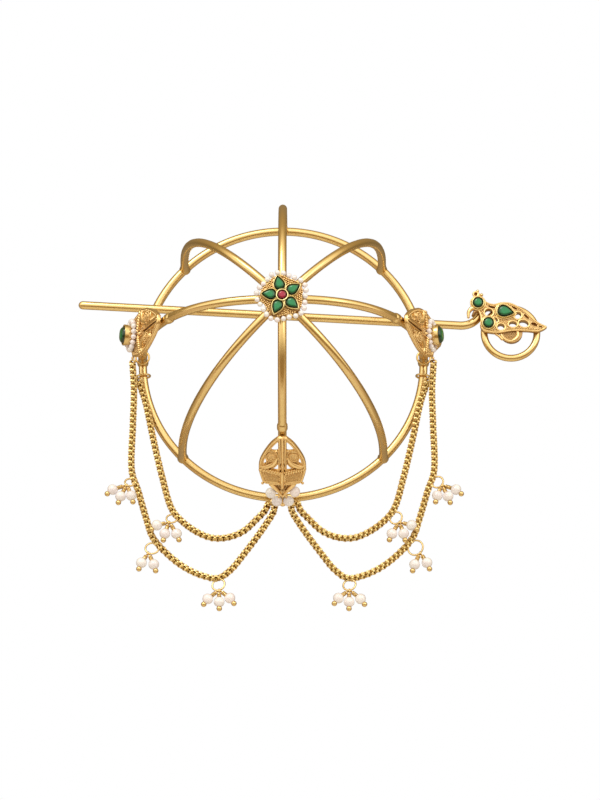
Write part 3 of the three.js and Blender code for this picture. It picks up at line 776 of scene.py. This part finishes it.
def crest_work(angle):
    """All of one crest's gold, soldered together."""
    work = Work(crest_seat(angle))
    half = smooth_line([(0, -0.5), *CREST_EDGE], 6)
    outline = np.vstack([half, mirrored(half[1:].tolist())])
    gaps = []
    for gap in (LANCET, OUTER_GAP, INNER_GAP):
        gaps += [smooth_line(side, 5, closed=True) for side in (gap, mirrored(gap))]
    face = CREST_THICKNESS
    # The sheet, rosettes, cup, scales and post carry painted shade through their marks, heaviest in the cup.
    work.add(pierced(outline, gaps, face), 0.2)
    work.add(edge_wire(outline, CREST_WIRE, face, CREST_WIRE, 10))
    work.add(edge_wire(outline, 1.02, face, 0.17))
    work.add(edge_grains(outline, 0.7, 0.5, face + 0.14, 0.24))
    for gap in gaps:
        work.add(edge_wire(gap, -0.15, face, 0.16))

    # The raised bar: a bright wire between two thinner ones, two diamonds, and a post at the foot.
    for side in (-1, 1):
        edge = [(side * x, y, face + 0.2) for x, y in ((0.95, 4.6), (0.95, 12), (0.75, 19))]
        work.add(tube(edge, 0.24, 8))
    work.add(tube([(0, 8.6, face + 0.5), (0, 14, face + 0.55), (0, 19.2, face + 0.4)], 0.33, 12))
    diamond = [(1, 0), (0.8, 0.3), (0.3, 0.8), (0.02, 0.85)]
    for level, size in ((7.8, 0.72), (5.6, 0.6)):
        work.add(moved(lathe(diamond, 8), [0, level, face], [size, 1.5 * size, 1]))
    post = [(-0.1, 5, face + 0.5), (-0.15, 2.4, face + 0.75), (-0.1, -0.9, face + 0.5)]
    work.add(tube(smooth_line(post, 6), 0.5, 12))

    for side in (-1, 1):
        x, y = side * ROSETTE[0], ROSETTE[1]
        work.add(moved(domed(ROSETTE_RADIUS, 1), [x, y, face], ROSETTE_STRETCH), 0.25)
        spiral = []
        for share in np.sqrt(np.linspace(0.005, 1, 46)):
            reach = ROSETTE_RADIUS * share
            turn = side * 2 * math.pi * 3 * share
            lift = math.sqrt(max(0, 1 - share**2))
            spiral.append((reach * math.cos(turn), reach * math.sin(turn), lift))
        work.add(grains(spiral * ROSETTE_STRETCH + [x, y, face], 0.2))
        hoop = disc_outline(ROSETTE_RADIUS + 0.12, 36) * ROSETTE_STRETCH[:2] + [x, y]
        work.add(tube(on_plane(hoop, face + 0.1), 0.2, 8, closed=True))
        leaf_line = smooth_line([(side * px, py, face + 0.2) for px, py in LEAF_LINE], 8)
        swell = np.sin(np.linspace(0.15, math.pi - 0.3, len(leaf_line)))
        work.add(tube(leaf_line, 0.25 + 0.5 * swell, 12))
        rope_start = (side * 0.6, ROPE_FOOT, face + 0.3)
        rope_end = (side * 6.1, ROPE_FOOT + 5.5 * ROPE_RISE, face + 0.3)
        for strand in rope(rope_start, rope_end, 0.36, 1.5):
            work.add(strand)
        under = [(side * 0.8, 0.55, face + 0.1), (side * 5.3, 1.5, face + 0.1)]
        work.add(tube(under, 0.2, 8))
        work.add(grains([(side * 5.5, 0.5, face)], 0.42))

    # Fine granulation wherever the sheet is bare between the wires, gaps, rope and rosettes.
    field = staggered(np.arange(0.3, 19, 0.42), np.arange(-6.6, 6.7, 0.44), 0.22)
    rope_level = ROPE_FOOT + (np.abs(field[:, 0]) - 0.6) * ROPE_RISE
    keep = depth_within(field, outline) > 1.15
    keep &= (np.abs(field[:, 0]) > 0.7) & (np.abs(field[:, 1] - rope_level) > 0.75)
    for gap in gaps:
        keep &= depth_within(field, gap) < -0.32
    for side in (-1, 1):
        off = (field - [side * ROSETTE[0], ROSETTE[1]]) / ROSETTE_STRETCH[:2]
        keep &= np.hypot(*off.T) > ROSETTE_RADIUS + 0.3
    jitter = 0.04
    places = [[c + draw.uniform(-jitter, jitter) for c in spot] for spot in field[keep]]
    work.add(grains(on_plane(places, face), 0.19))

    # The cup below: two flared leaves and, between them, small overlapping scales to a point.
    cup = [(0, -5.4), (1.3, -3.6), (3.3, 0.2), (-3.3, 0.2), (-1.3, -3.6)]
    work.add(moved(pierced(smooth_line(cup, 6, closed=True), [], 0.9), [0, 0, -0.4]), 0.7)
    for side in (-1, 1):
        flare = [(3.1, 0, 0.6), (1.9, -1.7, 0.9), (0.9, -3.6, 0.8), (0.1, -5.4, 0.6)]
        flare = smooth_line([(side * x, y, z) for x, y, z in flare], 8)
        work.add(tube(flare, np.linspace(0.75, 0.3, len(flare)), 12))
    scales = []
    for row in range(8):
        level = -0.6 - 0.6 * row
        half_width = max(0, 1.9 * (level + 5.4) / 5)
        count = max(1, int(2 * half_width / 0.62) + 1)
        offsets = np.linspace(-half_width, half_width, count) if count > 1 else [0]
        scales += [(x, level, 0.55) for x in offsets]
    work.add(grains(scales, 0.34), 0.45)

    # The post that carries the crest on its rib.
    work.add(tube([(0, 5.2, -1.1), (0, 5.2, 0.4)], 0.85, 14), 0.3)
    return work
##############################
_What to produce:_
Quote the listing word for word from its first line through the line in which "work.add(edge_wire(gap, -0.15, face, 0.16))" appears.

_The answer:_
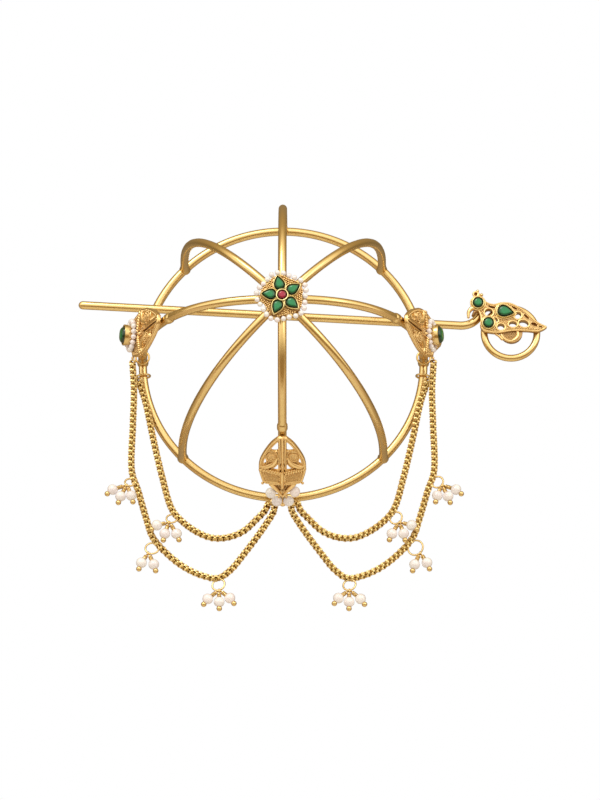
Write part 3 of the three.js and Blender code for this picture. It picks up at line 776 of scene.py. This part finishes it.
def crest_work(angle):
    """All of one crest's gold, soldered together."""
    work = Work(crest_seat(angle))
    half = smooth_line([(0, -0.5), *CREST_EDGE], 6)
    outline = np.vstack([half, mirrored(half[1:].tolist())])
    gaps = []
    for gap in (LANCET, OUTER_GAP, INNER_GAP):
        gaps += [smooth_line(side, 5, closed=True) for side in (gap, mirrored(gap))]
    face = CREST_THICKNESS
    # The sheet, rosettes, cup, scales and post carry painted shade through their marks, heaviest in the cup.
    work.add(pierced(outline, gaps, face), 0.2)
    work.add(edge_wire(outline, CREST_WIRE, face, CREST_WIRE, 10))
    work.add(edge_wire(outline, 1.02, face, 0.17))
    work.add(edge_grains(outline, 0.7, 0.5, face + 0.14, 0.24))
    for gap in gaps:
        work.add(edge_wire(gap, -0.15, face, 0.16))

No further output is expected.